Still, the pace of the cash burn seems to have stoked some jitters on Wall Street. “At the current rate of cash burn and assuming no external sources of capital infusion or warehouse facility draw, Tesla would exhaust its $1.5 billion of gross cash in around 3 quarters,” Morgan Stanley analyst Adam Jonas, one of the more consistently bullish Tesla analysts, wrote this morning.

Jonas says Tesla is leaving itself very little margin for error with the release of its Model X SUV. The company could have less than $1 billion in cash on its balance sheet by mid-year, he says, on the eve of what is shaping up to be an incredibly important new vehicle launch.

The solution of course, if it came to that, would be for Tesla to raise fresh capital, something it has done every year since its IPO in 2010. The company could issue new shares, borrow money, or do some combination of both. (For example, less than a year ago Tesla raised $2 billion in debt that could eventually convert into equity).

None of those options is particularly helpful for the share price, though. Issuing new stock makes existing shares less scarce and in theory less valuable. Issuing debt could be expensive, given Tesla’s somewhat shaky finances.
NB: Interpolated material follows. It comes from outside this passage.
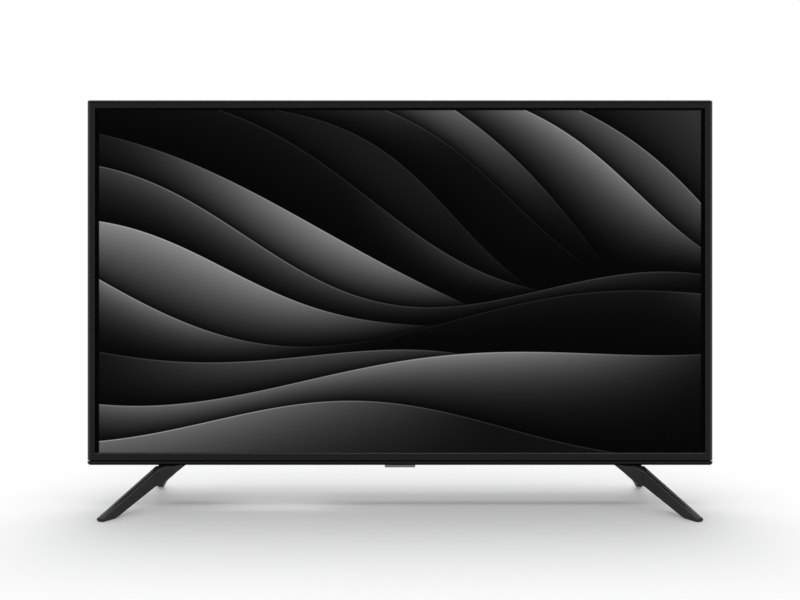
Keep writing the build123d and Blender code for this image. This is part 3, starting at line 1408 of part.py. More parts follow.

All of which is to say, revolutionizing the global automotive industry, heralding a new era of electric vehicles, and potentially changing the way humans consume and store energy, was never going to be straightforward. Elon Musk’s pursuit of these goals is laudable and it is precisely for this reason that he is hailed as the greatest entrepreneur since Steve Jobs.

There’s something missing in the logic of criticizing most companies for hoarding their cash, and then turning around to criticize Tesla for investing its cash. Especially when, in the long run, Tesla’s investments are geared toward bettering society.